Stop à l’IBU ! Place à l’amertume relative…
Le houblon est à la bière ce que le sel est à l’assiette. Il permet de contre-balancer la douceur sucrée de la bière. A l’heure où l’amertume de l’India Pale Ale est de plus en plus recherchée, il convient d’apporter un éclairage sur une donnée bien plus importante que l’indice d’amertume (IBU) à savoir… l’amertume relative !
Pour commencer cet article rappelons que le houblon, petite fleur de la famille des cannabinacées, apporte deux éléments à la bière :
- L’amertume
- Les arômes : fruits tropicaux, agrumes, résines, herbes, terre
Le houblon apporte l’amertume nécessaire à la bière pour balancer sa base sucrée. En effet, pour faire de la bière, on fait chauffer des céréales dans de l’eau chaude afin d’en extraire le sucre. Cela donne un jus sucré appelé le moût. C’est ce qui permet, après fermentation de créer de l’alcool. Heureusement, l’histoire a fait qu’un jour par hasard quelqu’un a décidé de mettre du houblon dans sa cervoise créant de ce fait la bière que nous connaissons de nos jours. D’années en années, la bière a connu des temps hauts et des temps creux comme la prohibition aux États-Unis ou les Guerres Mondiales en Europe qui ont fortement altérée sa production. Depuis son retour sur le devant de la scène, en partie à l’aide des États-Unis, l’utilisation du houblon est de plus en plus importante. Finalement, l’ajout du houblon dans la bière, c’est un peu comme ajouter du beurre dans les épinards. Les épinards c’est bon, c’est diététique mais avec un peu de beurre c’est tellement meilleur. Le houblon vient tellement bien sublimer la bière grâce à l’amertume qu’il apporte que l’on en oublie souvent que pour faire de bonnes épinards, il faut d’abord que les épinards soient fraîches. Le houblon permet de sublimer la bière mais n’oublions qu’il s’agit avant tout d’une histoire de céréales.
IBU par-ci, IBU par là !
L’amertume fait son retour sur le devant de la scène, si bien que tous les amateurs de bières amères scrutent soucieusement l’indice d’amertume (IBU: International Bitterness Units) de leurs India Pale Ales, style forcément roi de l’amertume. Certains poussent le vice jusqu’à commercialiser stupidement des bières sous l’appellation 1 000 IBU. Une aberration lorsque l’on sait que le palais humain n’est capable que de ressentir une amertume de 120 IBU maximum. D’ailleurs, d’un point de vue producteur, je ne pense pas qu’il ne soit possible de pouvoir extraire 1 000 unités d’amertume dans une bière (si quelqu’un peut me confirmer ça).

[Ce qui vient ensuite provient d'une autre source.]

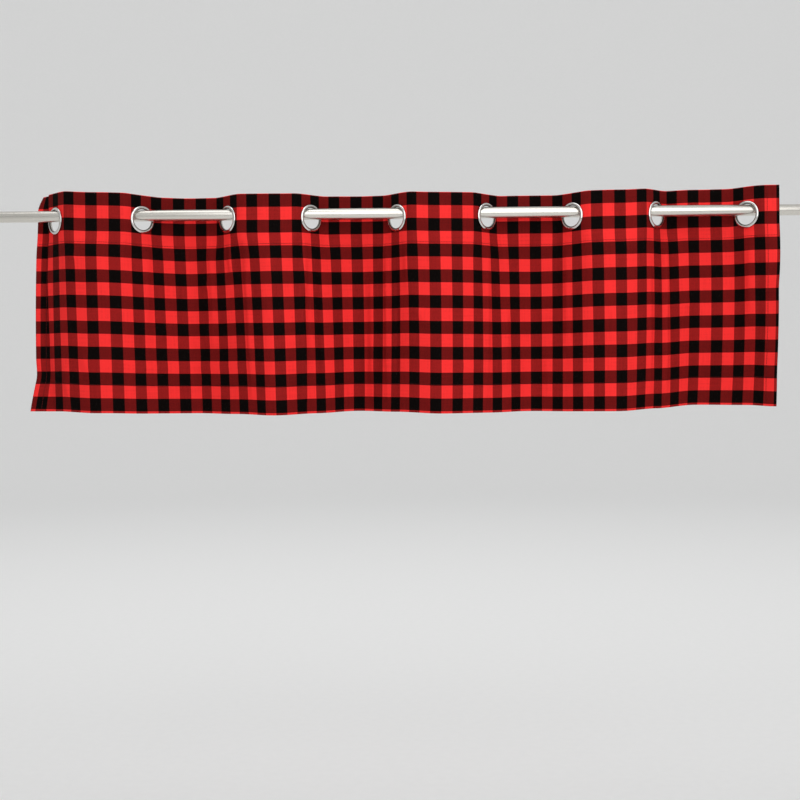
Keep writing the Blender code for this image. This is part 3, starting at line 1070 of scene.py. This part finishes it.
# %% Spin the rings and place them
def spun_ring(section, place):
    """A section spun once around Z and closed, then moved to its place."""
    ring = bmesh.new()
    verts = [ring.verts.new((radius, 0.0, height)) for radius, height in section]
    edges = [ring.edges.new((a, b)) for a, b in zip(verts, [*verts[1:], verts[0]])]
    bmesh.ops.spin(
        ring,
        geom=[*verts, *edges],
        axis=(0.0, 0.0, 1.0),
        cent=(0.0, 0.0, 0.0),
        angle=math.tau,
        steps=RING_STEPS,
        use_merge=True,
    )
    bmesh.ops.remove_doubles(ring, verts=ring.verts, dist=1e-6)
    bmesh.ops.recalc_face_normals(ring, faces=ring.faces)
    section_layer = ring.loops.layers.uv.new("section")
    for face in ring.faces:
        for loop in face.loops:
            loop[section_layer].uv = (loop.vert.co.xy.length, loop.vert.co.z)
    bmesh.ops.transform(ring, verts=ring.verts, matrix=place)
    return ring


for number, eyelet in enumerate(EYELETS):
    place = eyelet_frame(number, eyelet)
    for kind, section in (("front", face_ring_section()), ("back", washer_section())):
        made = piece_from(
            f"nickel_{kind}_ring_{number + 1}",
            spun_ring(section, place),
            NICKEL,
            [f"eyelet_{kind}_{number + 1}"],
        )
        made.data.set_sharp_from_angle(angle=math.radians(50))
print("eyelets made:", len(EYELETS))

# %% [markdown]
# ## Floor, light and camera
#
# The valance hangs over a pale floor that sweeps up behind it, in an even, bright studio. A wide
# soft light in front gives the folds their gentle shade, a second one fills from above, and a large
# third one keeps the background even. The sky is pale and dim, so that the metal has some dark to
# reflect.

# %% Floor
FLOOR_PALE = (0.91, 0.91, 0.905, 1.0)
FLOOR_SHADE = (0.87, 0.87, 0.865, 1.0)
FLOOR_HEIGHT = -1.30
FLOOR_REACH = 9.0
SWEEP_RADIUS = 7.5
SWEEP_STEPS = 24
ROUND_STEPS = 96


def floor_material():
    paint = Paint("pale_floor", {})
    place = paint.object_place()
    grain = paint.noise(place, 40.0, 3.0)
    lit = paint.colour(grain, FLOOR_SHADE, FLOOR_PALE)
    return paint.finish(Base_Color=lit, Roughness=0.75 + grain * 0.15)


def floor_shape():
    """A round floor whose far rim sweeps up, so that no horizon shows behind the piece."""
    sweep = [
        (FLOOR_REACH + SWEEP_RADIUS * math.sin(angle), SWEEP_RADIUS * (1.0 - math.cos(angle)))
        for angle in np.linspace(0.0, math.pi / 2.0, SWEEP_STEPS)
    ]
    shape = bmesh.new()
    outline = [(0.0, 0.0), *sweep]
    section = [shape.verts.new((reach, 0.0, FLOOR_HEIGHT + rise)) for reach, rise in outline]
    edges = [shape.edges.new(pair) for pair in zip(section, section[1:])]
    bmesh.ops.spin(
        shape,
        geom=[*section, *edges],
        axis=(0.0, 0.0, 1.0),
        cent=(0.0, 0.0, 0.0),
        angle=math.tau,
        steps=ROUND_STEPS,
        use_merge=True,
    )
    bmesh.ops.remove_doubles(shape, verts=shape.verts, dist=1e-4)
    bmesh.ops.recalc_face_normals(shape, faces=shape.faces)
    if max(shape.faces, key=lambda face: face.calc_area()).normal.z < 0.0:
        bmesh.ops.reverse_faces(shape, faces=shape.faces)
    return shape


floor_mesh = bpy.data.meshes.new("pale_floor")
bowl = floor_shape()
bowl.to_mesh(floor_mesh)
bowl.free()
floor_mesh.materials.append(floor_material())
floor_mesh.shade_smooth()
floor = bpy.data.objects.new("pale_floor", floor_mesh)
bpy.context.scene.collection.objects.link(floor)
print("floor laid")


# %% Lights and sky
def soft_light(name, place, target, size, power):
    """A rectangular soft light at a place, aimed at a target."""
    lamp = bpy.data.lights.new(name, "AREA")
    lamp.shape = "RECTANGLE"
    lamp.size, lamp.size_y = size
    lamp.energy = power
    holder = bpy.data.objects.new(name, lamp)
    holder.location = place
    aim = Vector(target) - Vector(place)
    holder.rotation_euler = aim.to_track_quat("-Z", "Y").to_euler()
    bpy.context.scene.collection.objects.link(holder)
    return holder


soft_light("front_softbox", (0.45, -2.1, 0.70), (0.0, 0.0, -0.10), (2.7, 2.6), 33.0)
soft_light("top_softbox", (-0.3, -0.6, 2.4), (0.0, 0.0, -0.1), (3.0, 1.2), 14.0)
soft_light("background_softbox", (0.0, -1.0, 5.0), (0.0, 13.0, 7.5), (9.0, 3.0), 440.0)

SKY_COLOUR = (0.96, 0.965, 0.97, 1.0)
SKY_STRENGTH = 0.60

world = bpy.data.worlds.new("pale_studio")
bpy.context.scene.world = world
world.use_nodes = True
sky = world.node_tree.nodes["Background"]
sky.inputs["Color"].default_value = SKY_COLOUR
sky.inputs["Strength"].default_value = SKY_STRENGTH
bpy.context.scene.view_settings.view_transform = "Standard"
print("lights set")

# %% Camera
LENS = 54.0
SENSOR = 36.0
CAMERA_PLACE = (-0.0015, -2.4, -0.373)
CAMERA_ROLL = math.radians(0.54)

camera_data = bpy.data.cameras.new("photo_view")
camera_data.lens = LENS
camera_data.sensor_width = SENSOR
camera_data.dof.use_dof = False
camera = bpy.data.objects.new("photo_view", camera_data)
turn = Matrix.Rotation(CAMERA_ROLL, 4, "Y") @ Matrix.Rotation(math.pi / 2.0, 4, "X")
camera.matrix_world = Matrix.Translation(CAMERA_PLACE) @ turn
bpy.context.scene.collection.objects.link(camera)
bpy.context.scene.camera = camera
print("camera at", CAMERA_PLACE)

# %% [markdown]
# ## Finish
#
# The view layer is brought up to date at the end.

# %% Update the view layer
bpy.context.view_layer.update()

Peu importe, l’amertume est à la mode, l’IBU devient alors une donnée précieuse que tous les amateurs de bières veulent connaître pour choisir leur bière. Sur vos bouteilles de bières artisanales vous verrez souvent cet indice. Or, au risque d’en choquer plus d’un, l’IBU ne rime à rien ! Pourquoi ? Parce que tout dépend du contexte. Tout dépend dans quel type de bière est placée cette amertume.
Parlons plutôt d’amertume relative (BU / GU)
A Portland (Oregon), capitale mondiale de la bière artisanale à mon sens, les bars ont pour habitude d’indiquer une autre donnée que l’IBU sur leur carte des bières, à savoir la densité initiale des bières (densité avant fermentation appelée OG en anglais : Original Gravity). Au départ, je me suis dis qu’ils étaient quand même complètement fêlés ces Américains ! A quoi bon cette densité initiale peut être un critère de choix pour le consommateur de bière ? Avec plus de recul et de nombreuses lectures, j’ai enfin compris pourquoi cette donnée (ex: OG. 1 080) peut s’avérer précieuse. Elle permet clairement de donner du sens à l’indice d’amertume. Je veux dire par là que 80 IBU ne se ressentira pas de la même manière dans une bière très dense (OG: 1 090) que dans une bière très légère (OG: 1 050). Tout cela pour la simple raison que la bière n’est qu’une question de balance. L’amertume permet de contrebalancer le corps sucré de la bière. Trop d’amertume dans un corps maigre amènera un déséquilibre. A l’inverse, peu d’amertume sur un corps épais rendra l’amertume insignifiante, bien que cela puisse être recherché dans un style de bière où la base maltée est plus importante.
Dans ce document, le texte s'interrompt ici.